— Extracted records —

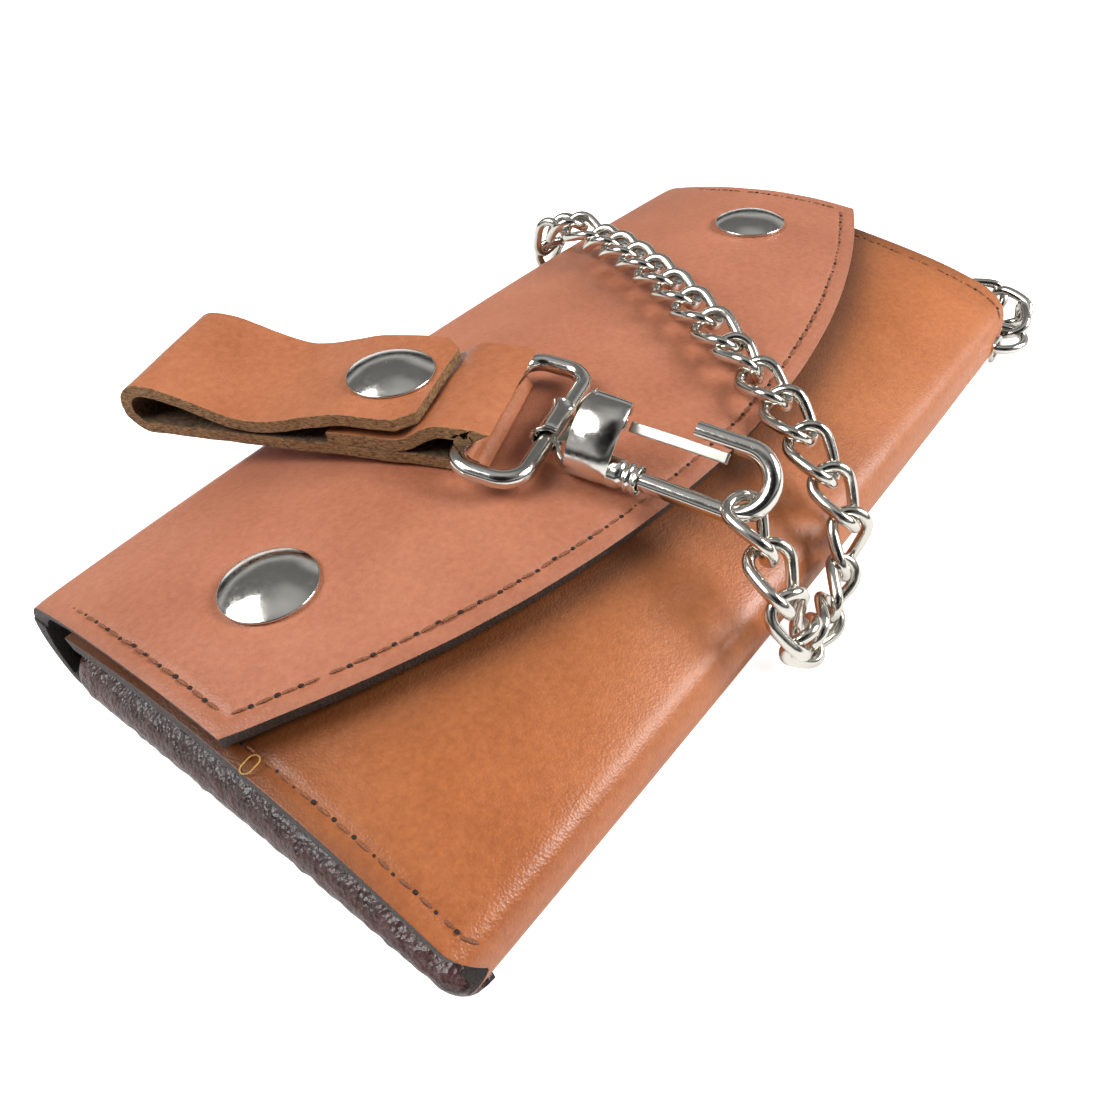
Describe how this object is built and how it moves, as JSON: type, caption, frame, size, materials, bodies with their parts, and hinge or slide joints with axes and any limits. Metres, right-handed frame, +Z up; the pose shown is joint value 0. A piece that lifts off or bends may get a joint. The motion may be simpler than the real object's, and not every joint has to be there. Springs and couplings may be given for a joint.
{
  "type": "chain wallet",
  "caption": "Long leather wallet with a snap-down flap, wallet chain from a corner ring, clip hook and leather belt loop.",
  "frame": {"origin": "under the middle of the wallet's flat back, with the wallet lying on its back", "axes": "+X along the wallet towards the corner ring, +Y from the rounded fold towards the spine, +Z up out of the flap"},
  "size_m": [0.1914, 0.124, 0.0375],
  "materials": {
    "cover_leather": "smooth veg-tanned leather, satin to glossy",
    "flap_leather": "smooth leather, satin, fine grain, black painted edge",
    "strap_leather": "thick leather with raw fibrous edges",
    "lining": "black lining leather, satin",
    "pocket_leather": "black split leather, satin",
    "gusset_leather": "soft black leather, glossy creases",
    "nickel": "polished nickel plate",
    "chain_steel": "polished nickel-plated steel wire",
    "spring_steel": "cold-rolled spring strip"
  },
  "bodies": {
    "wallet_body": {"cover_leather": "cover_leather", "cover_lining": "lining", "pocket_board": "pocket_leather", "card_pocket_1": "pocket_leather", "card_pocket_2": "pocket_leather", "card_pocket_3": "pocket_leather", "bill_divider": "pocket_leather", "gusset_near": "gusset_leather", "gusset_far": "gusset_leather", "snap_stud_near": "nickel", "snap_stud_far": "nickel", "snap_post_near": "nickel", "snap_post_far": "nickel", "corner_eyelet": "nickel", "corner_ring": "nickel", "tail_end_links": "chain_steel", "tail_spine_links": "chain_steel"},
    "flap": {"flap_leather": "flap_leather", "flap_lining": "lining", "snap_cap_near": "nickel", "snap_cap_far": "nickel", "snap_socket_near": "nickel", "snap_socket_far": "nickel"},
    "lead": {"lead_flap_links": "chain_steel", "lead_hanging_links": "chain_steel", "hook": "nickel", "clip_body": "nickel"},
    "gate": {"gate": "spring_steel"},
    "belt_loop": {"wire_loop": "nickel", "strap_main": "strap_leather", "belt_stud": "nickel", "belt_post": "nickel"},
    "belt_leaf": {"strap_leaf": "strap_leather", "belt_cap": "nickel", "belt_socket": "nickel"}
  },
  "joints": [
    {"name": "lead_swing", "type": "hinge", "parent": "wallet_body", "child": "lead", "pos_m": [0, -0.1, 0.012], "axis": [1, 0, 0], "range_deg": [0, 170]},
    {"name": "flap_hinge", "type": "hinge", "parent": "wallet_body", "child": "flap", "pos_m": [0, 0.0423, 0.0217], "axis": [-1, 0, 0], "range_deg": [0, 170]},
    {"name": "gate_spring", "type": "hinge", "parent": "lead", "child": "gate", "pos_m": [-0.01619, -0.01885, 0.03358], "axis": [0.6743, 0.1829, -0.7154], "range_deg": [0, 12], "stiffness_Nm_per_rad": 0.02, "springref_deg": -5.73},
    {"name": "loop_turn", "type": "hinge", "parent": "lead", "child": "belt_loop", "pos_m": [-0.0192, -0.0057, 0.02893], "axis": [0.9613, 0.2756, 0], "range_deg": [0, 60]},
    {"name": "belt_leaf_hinge", "type": "hinge", "parent": "belt_loop", "child": "belt_leaf", "pos_m": [-0.04372, 0.05934, 0.03624], "axis": [-0.9272, -0.3746, 0], "range_deg": [0, 100]}
  ],
  "couplings": [
    {"joint": "flap_hinge", "follows": "lead_swing", "ratio": 1}
  ]
}
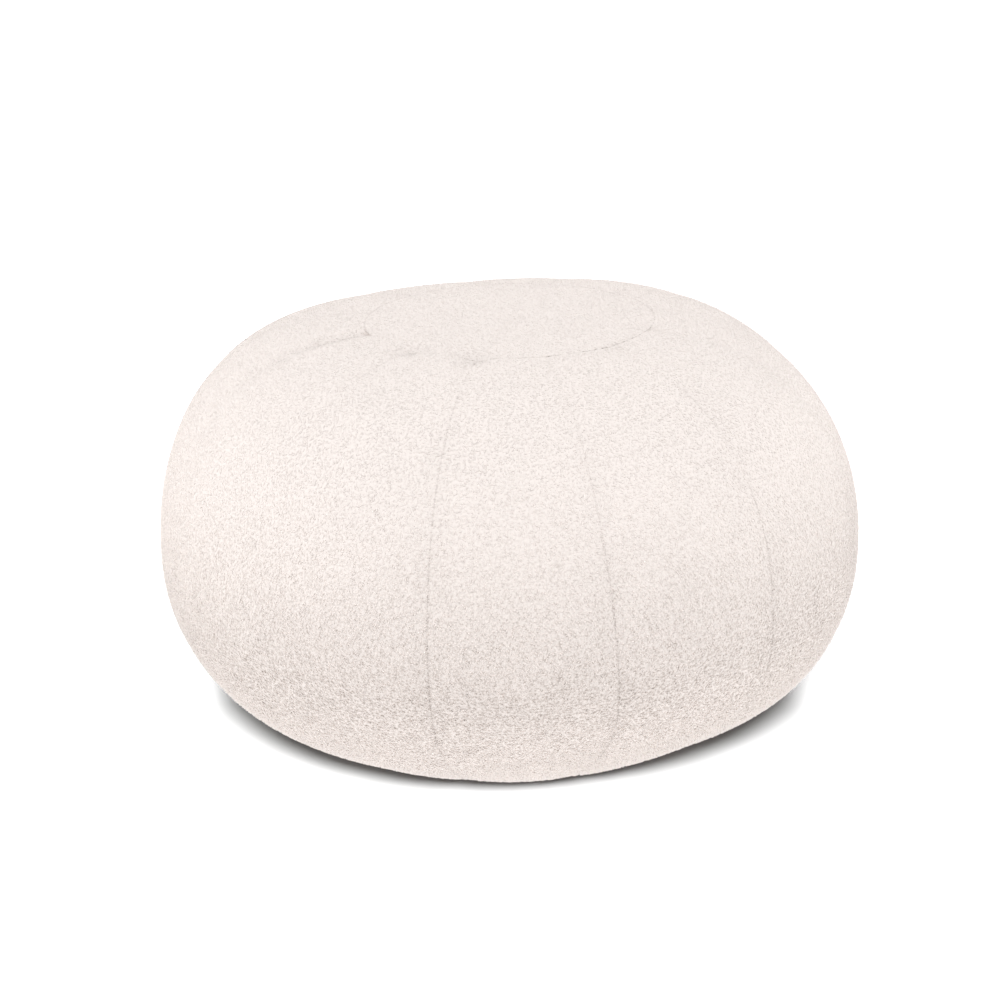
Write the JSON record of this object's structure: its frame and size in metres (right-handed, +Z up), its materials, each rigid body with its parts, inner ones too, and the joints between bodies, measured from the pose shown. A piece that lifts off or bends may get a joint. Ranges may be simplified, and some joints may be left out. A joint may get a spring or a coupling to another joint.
{
  "type": "bean bag footstool",
  "caption": "Round filled footstool in cream boucle, sewn from a flat top disc and long side gores that run down under a rounded belly.",
  "frame": {"origin": "middle of the flat underside, on the floor", "axes": "+Z up from the floor to the crown, -Y towards the front, +X to the right seen from the front"},
  "size_m": [0.4999, 0.4997, 0.3089],
  "materials": {
    "boucle_top": "cream looped boucle, matt, slightly paler where it faces up",
    "boucle_side": "cream looped boucle, matt, with small dark gaps between its curls",
    "boucle_base": "the same boucle, pressed flat where it stands"
  },
  "bodies": {
    "root": {"top_disc": "boucle_top", "gore_01": "boucle_side", "gore_02": "boucle_side", "gore_03": "boucle_side", "gore_04": "boucle_side", "gore_05": "boucle_side", "gore_06": "boucle_side", "gore_07": "boucle_side", "gore_08": "boucle_side", "gore_09": "boucle_side", "gore_10": "boucle_side", "gore_11": "boucle_side", "gore_12": "boucle_side", "base_disc": "boucle_base"}
  },
  "joints": []
}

— Task requirements —
From the records above, extract every entry exactly as given.

— Full answer —
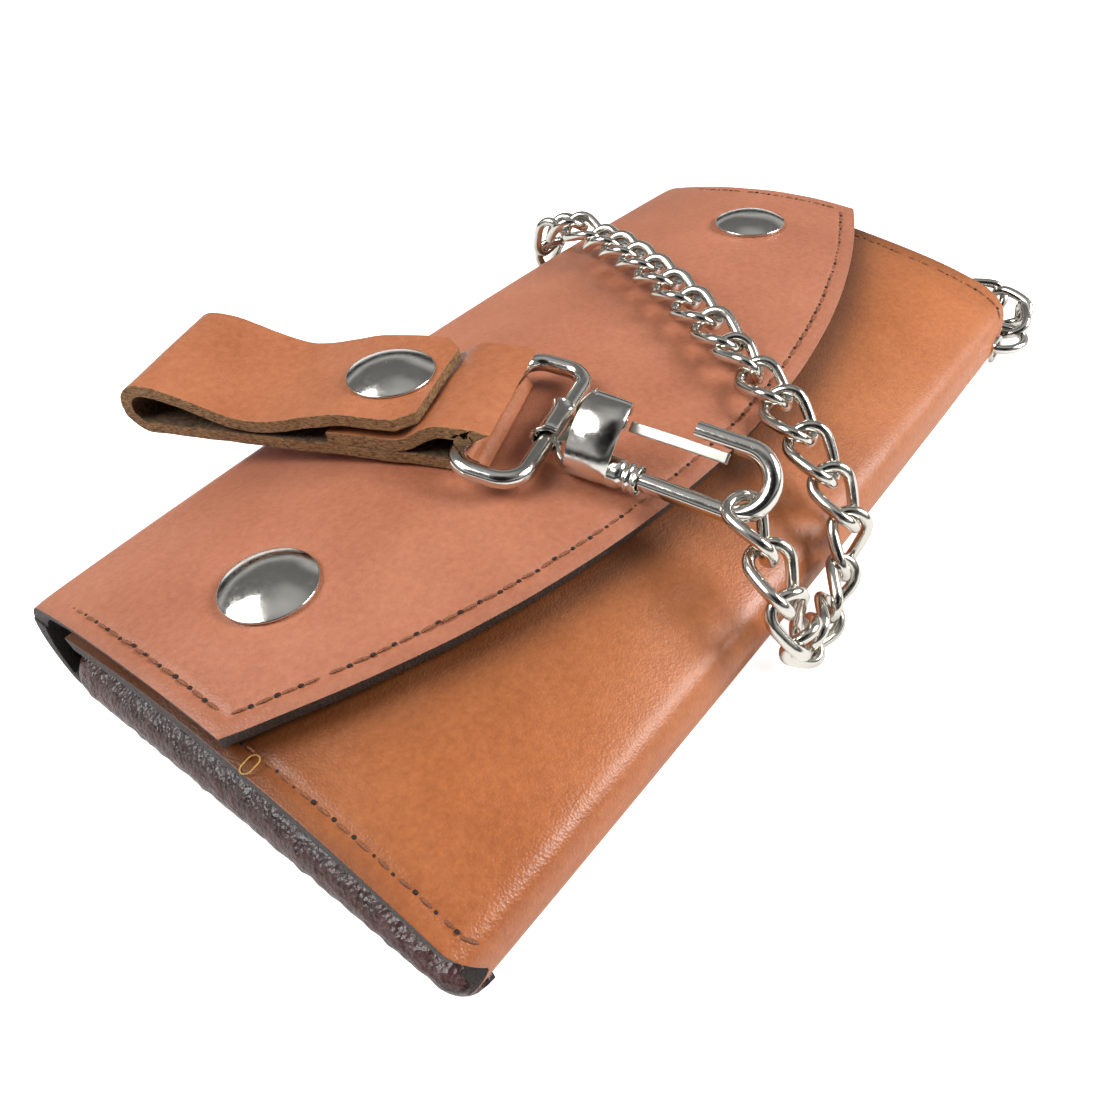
Describe how this object is built and how it moves, as JSON: type, caption, frame, size, materials, bodies with their parts, and hinge or slide joints with axes and any limits. Metres, right-handed frame, +Z up; the pose shown is joint value 0. A piece that lifts off or bends may get a joint. The motion may be simpler than the real object's, and not every joint has to be there. Springs and couplings may be given for a joint.
{
  "type": "chain wallet",
  "caption": "Long leather wallet with a snap-down flap, wallet chain from a corner ring, clip hook and leather belt loop.",
  "frame": {"origin": "under the middle of the wallet's flat back, with the wallet lying on its back", "axes": "+X along the wallet towards the corner ring, +Y from the rounded fold towards the spine, +Z up out of the flap"},
  "size_m": [0.1914, 0.124, 0.0375],
  "materials": {
    "cover_leather": "smooth veg-tanned leather, satin to glossy",
    "flap_leather": "smooth leather, satin, fine grain, black painted edge",
    "strap_leather": "thick leather with raw fibrous edges",
    "lining": "black lining leather, satin",
    "pocket_leather": "black split leather, satin",
    "gusset_leather": "soft black leather, glossy creases",
    "nickel": "polished nickel plate",
    "chain_steel": "polished nickel-plated steel wire",
    "spring_steel": "cold-rolled spring strip"
  },
  "bodies": {
    "wallet_body": {"cover_leather": "cover_leather", "cover_lining": "lining", "pocket_board": "pocket_leather", "card_pocket_1": "pocket_leather", "card_pocket_2": "pocket_leather", "card_pocket_3": "pocket_leather", "bill_divider": "pocket_leather", "gusset_near": "gusset_leather", "gusset_far": "gusset_leather", "snap_stud_near": "nickel", "snap_stud_far": "nickel", "snap_post_near": "nickel", "snap_post_far": "nickel", "corner_eyelet": "nickel", "corner_ring": "nickel", "tail_end_links": "chain_steel", "tail_spine_links": "chain_steel"},
    "flap": {"flap_leather": "flap_leather", "flap_lining": "lining", "snap_cap_near": "nickel", "snap_cap_far": "nickel", "snap_socket_near": "nickel", "snap_socket_far": "nickel"},
    "lead": {"lead_flap_links": "chain_steel", "lead_hanging_links": "chain_steel", "hook": "nickel", "clip_body": "nickel"},
    "gate": {"gate": "spring_steel"},
    "belt_loop": {"wire_loop": "nickel", "strap_main": "strap_leather", "belt_stud": "nickel", "belt_post": "nickel"},
    "belt_leaf": {"strap_leaf": "strap_leather", "belt_cap": "nickel", "belt_socket": "nickel"}
  },
  "joints": [
    {"name": "lead_swing", "type": "hinge", "parent": "wallet_body", "child": "lead", "pos_m": [0, -0.1, 0.012], "axis": [1, 0, 0], "range_deg": [0, 170]},
    {"name": "flap_hinge", "type": "hinge", "parent": "wallet_body", "child": "flap", "pos_m": [0, 0.0423, 0.0217], "axis": [-1, 0, 0], "range_deg": [0, 170]},
    {"name": "gate_spring", "type": "hinge", "parent": "lead", "child": "gate", "pos_m": [-0.01619, -0.01885, 0.03358], "axis": [0.6743, 0.1829, -0.7154], "range_deg": [0, 12], "stiffness_Nm_per_rad": 0.02, "springref_deg": -5.73},
    {"name": "loop_turn", "type": "hinge", "parent": "lead", "child": "belt_loop", "pos_m": [-0.0192, -0.0057, 0.02893], "axis": [0.9613, 0.2756, 0], "range_deg": [0, 60]},
    {"name": "belt_leaf_hinge", "type": "hinge", "parent": "belt_loop", "child": "belt_leaf", "pos_m": [-0.04372, 0.05934, 0.03624], "axis": [-0.9272, -0.3746, 0], "range_deg": [0, 100]}
  ],
  "couplings": [
    {"joint": "flap_hinge", "follows": "lead_swing", "ratio": 1}
  ]
}
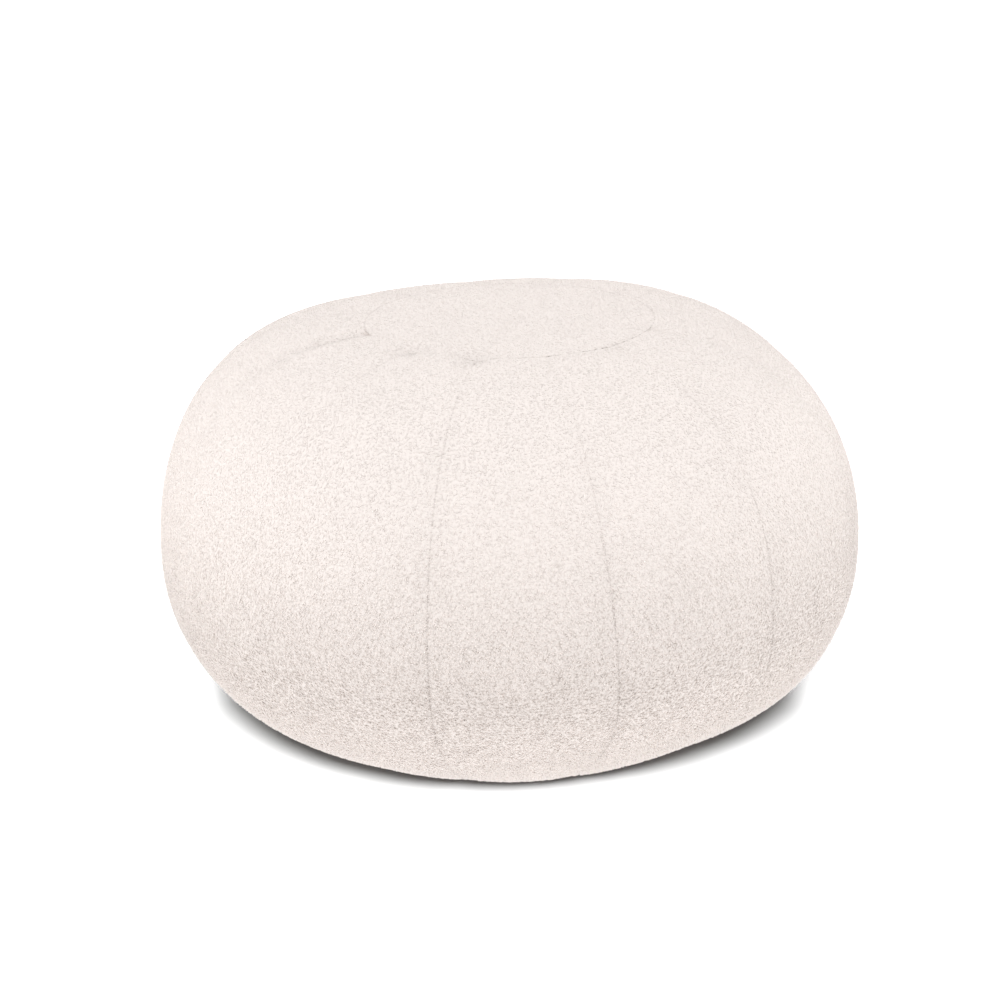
Write the JSON record of this object's structure: its frame and size in metres (right-handed, +Z up), its materials, each rigid body with its parts, inner ones too, and the joints between bodies, measured from the pose shown. A piece that lifts off or bends may get a joint. Ranges may be simplified, and some joints may be left out. A joint may get a spring or a coupling to another joint.
{
  "type": "bean bag footstool",
  "caption": "Round filled footstool in cream boucle, sewn from a flat top disc and long side gores that run down under a rounded belly.",
  "frame": {"origin": "middle of the flat underside, on the floor", "axes": "+Z up from the floor to the crown, -Y towards the front, +X to the right seen from the front"},
  "size_m": [0.4999, 0.4997, 0.3089],
  "materials": {
    "boucle_top": "cream looped boucle, matt, slightly paler where it faces up",
    "boucle_side": "cream looped boucle, matt, with small dark gaps between its curls",
    "boucle_base": "the same boucle, pressed flat where it stands"
  },
  "bodies": {
    "root": {"top_disc": "boucle_top", "gore_01": "boucle_side", "gore_02": "boucle_side", "gore_03": "boucle_side", "gore_04": "boucle_side", "gore_05": "boucle_side", "gore_06": "boucle_side", "gore_07": "boucle_side", "gore_08": "boucle_side", "gore_09": "boucle_side", "gore_10": "boucle_side", "gore_11": "boucle_side", "gore_12": "boucle_side", "base_disc": "boucle_base"}
  },
  "joints": []
}